Dzień dobry,
To tyle na dzisiaj idziemy uskuteczniać grobing. Pogoda piękna.
A&M, Całusy kochani
Wczoraj byliśmy na Mazowszu. Bardzo fajny wypad. Odwiedziliśmy naszego przyjaciela na jego 40-tych urodzinach. Alicja sobie nawet saunowała z nowymi kolegami. Dzień później odwiedziliśmy naszego przyjaciela Baris'a, który jak zawsze bardzo życzliwie nam przyjął. Bardzo dziękujemy na pysznego łososia na kolację i bardzo dobrą sałatę (a ja nie jestem zakochany w sałatkach co widać po mojej wadze ! :)). O tańcach też nie zapomniemy. I już szukamy biletów do Istambułu w przyszłym roku. Musimy się tam spotkać!
Dodatkowo byliśmy na tzw. "starych śmieciach" czyli odwiedziliśmy nasz Stary Mokotów. Dziękujemy za spotkanie i pyszne pierogi z soczewicą. Mniam kiedyś jeszcze po nie wrócimy.

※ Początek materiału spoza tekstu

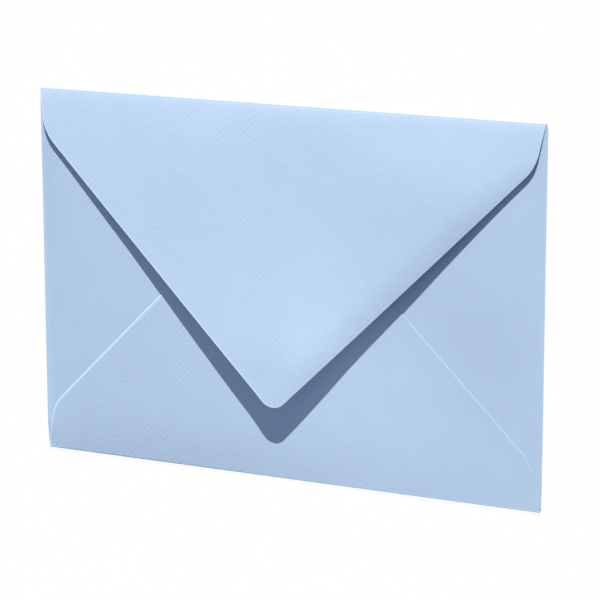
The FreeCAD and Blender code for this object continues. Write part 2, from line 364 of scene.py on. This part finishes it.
@dataclass(frozen=True)
class Relief:
    """How the handled paper departs from flat, in millimetres of height.

    A span is a pair of places between which an effect rises from nothing to its full size. The
    left edge's lift rises over left_lift_start and fades away over left_lift_end.
    """

    spring_height: float = 0.36
    spring_more_right: float = 0.14
    spring_span: tuple = (-60, 30)
    spring_reach: float = 2.8
    flap_sag: float = 0.002
    flap_twist: float = 0.00012
    right_curl: float = 0.775
    right_curl_width: float = 8.0
    right_curl_start: float = 12.0
    right_curl_reach: float = 8.0
    flap_swell_reach: float = 8.0
    flap_swells: tuple = (
        Swell(-26.6, 21, 12.6, 20, 0.49),
        Swell(-66, 29, 18.9, 14.7, 0.26),
        Swell(45.9, 21.1, 22, 12.6, 0.55),
        Swell(60, 24, 13, 9, 0.25),
        Swell(-30, 62, 12, 14, 0.1),
        Swell(9.4, 67.7, 9.3, 16.5, 0.55),
        Swell(41.2, 49.9, 21.3, 17.2, 0.55),
        Swell(8.4, 78.6, 9.8, 9, 0.55),
        Swell(-8, 86, 5, 6, -0.25),
        Swell(5, 90, 5, 6, 0.05),
    )
    left_rise: float = 1.1
    right_rise: float = 0.0
    rise_reach: float = 9.0
    side_reach: float = 5.0
    top_reach: float = 9.0
    flat_margin: float = 1.0
    back_swell_reach: float = 7.0
    back_swells: tuple = (
        Swell(-10, -44, 26, 18, 0.14),
        Swell(66, 3, 12, 14, 0.7),
        Swell(-52, 0, 20, 26, 0.35),
        Swell(71, 28, 12, 15, 0.45),
        Swell(26, -14, 14, 10, -0.08),
    )
    rim_reach: float = 0.27
    left_seam_roll: float = -0.11
    right_seam_roll: float = -0.02
    left_flap_burr: float = 0.04
    burr_width: float = 6.0
    left_lift: float = 0.95
    left_lift_reach: float = 2.4
    left_lift_start: tuple = (-57, -48)
    left_lift_end: tuple = (-90, 60)
    right_draw: float = 0.33
    right_draw_span: tuple = (-55, 45)

    def closing(self, x: np.ndarray, reach: np.ndarray, edge: np.ndarray) -> np.ndarray:
        """Relief of the closing flap.

        Args:
            x: Places across the flap.
            reach: Distances from the fold's outer edge.
            edge: Distances from the cut edge.

        Returns:
            The height to add at each place.
        """
        spring = self.spring_height + self.spring_more_right * rise_to(x, *self.spring_span)
        height = spring * fade(reach, self.spring_reach) - self.flap_sag * reach
        height -= self.flap_twist * x * reach
        for swell in self.flap_swells:
            height += swell.at(x, reach) * (1 - np.exp(-((reach / self.flap_swell_reach) ** 2)))
        curl = np.clip(1 - edge / self.right_curl_width, 0, 1) ** 2
        curl *= np.clip(x / self.right_curl_start, 0, 1)
        curl *= fade(reach - self.right_curl_start, self.right_curl_reach)
        height -= self.right_curl * curl
        burr = np.exp(-edge / self.rim_reach) * np.clip(-x / self.burr_width, 0, 1)
        return height + self.left_flap_burr * burr

    def back(self, x: np.ndarray, y: np.ndarray, width: float, height: float) -> np.ndarray:
        """Relief that the side flaps and the bottom flap over them share.

        Args:
            x: Places across the folded envelope.
            y: Places along it, towards the closing fold.
            width: The envelope's width.
            height: The envelope's height.

        Returns:
            The height to add at each place.
        """
        share = (x + width / 2) / width
        low, inward = y + height / 2, width / 2 - np.abs(x)
        rise = self.left_rise * (1 - share) + self.right_rise * share
        rise = rise * fade(low, self.rise_reach)
        for swell in self.back_swells:
            rise += swell.at(x, y) * (1 - np.exp(-((low / self.back_swell_reach) ** 2)))
        rise *= fade(np.where(x < 0, inward - self.flat_margin, inward), self.side_reach)
        return rise * fade(height / 2 - y - self.flat_margin, self.top_reach)

    def lifted(self, x: np.ndarray, y: np.ndarray, width: float) -> np.ndarray:
        """Warp that lifts every layer along the left edge."""
        along = rise_to(y, *self.left_lift_start) * (1 - rise_to(y, *self.left_lift_end))
        return self.left_lift * along * np.exp(-(x + width / 2) / self.left_lift_reach)

    def drawn_in(self, x: np.ndarray, y: np.ndarray, width: float) -> np.ndarray:
        """How far the right edge is drawn in, more so towards the closing fold."""
        return self.right_draw * rise_to(y, *self.right_draw_span) * rise_to(x, 0, width / 2)

    def seam(self, x: np.ndarray, edge: np.ndarray) -> np.ndarray:
        """Rolled cut edge of the bottom flap, stronger on its left side."""
        roll = np.where(x < 0, self.left_seam_roll, self.right_seam_roll)
        return roll * np.exp(-edge / self.rim_reach)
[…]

Zdarzyła się też smutna sprawa... oddaliśmy "naszą" Bananową Milkę, będzie nam jej brakować ale niech dobrze służy Bananowi, mamy nadzieję, że jeszcze kiedyś sobie nią pojeździmy.
BANAN, JESZCZE RAZ DZIĘKUJEMY ZA SAMOCHÓD!! - strasznie nam pomógł.

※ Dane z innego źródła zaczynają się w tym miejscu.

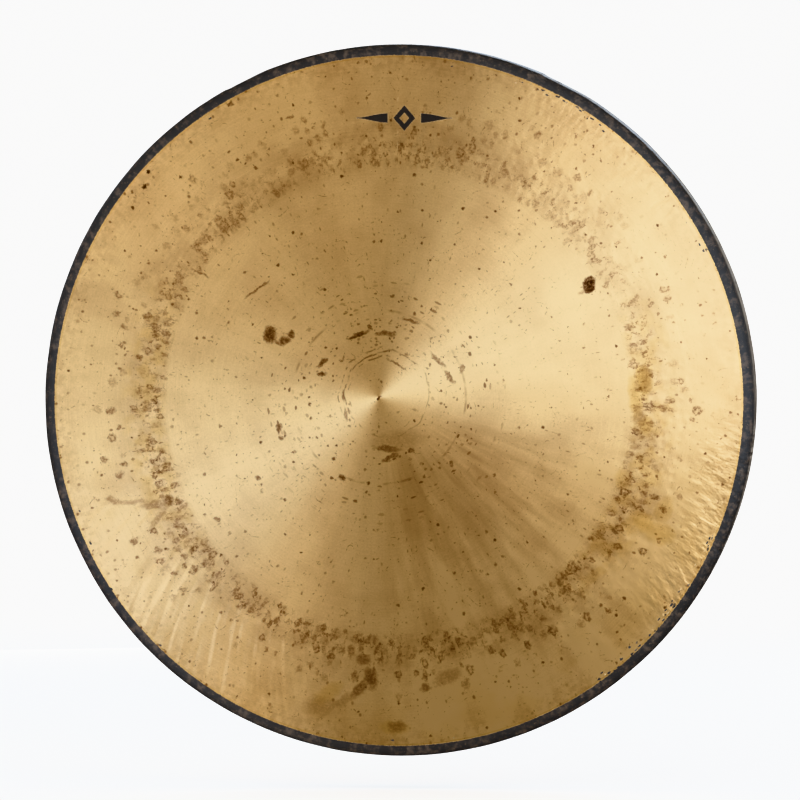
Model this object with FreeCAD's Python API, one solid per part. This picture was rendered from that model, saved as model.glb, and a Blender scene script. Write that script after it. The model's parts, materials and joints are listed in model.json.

I na koniec była romantyczna kolacja z Alicją, w jakże "romantycznym" miejscu (Złotary) w oczekiwanie na pociąg w Krk. TLK jak zwykle się spóźniło ale jakoś udało nam się dojechać do domu. Było ciepło i przyjemnie w wagonie i co najważniejsze bezpiecznie i szybko.
To tyle na dzisiaj idziemy uskuteczniać grobing. Pogoda piękna.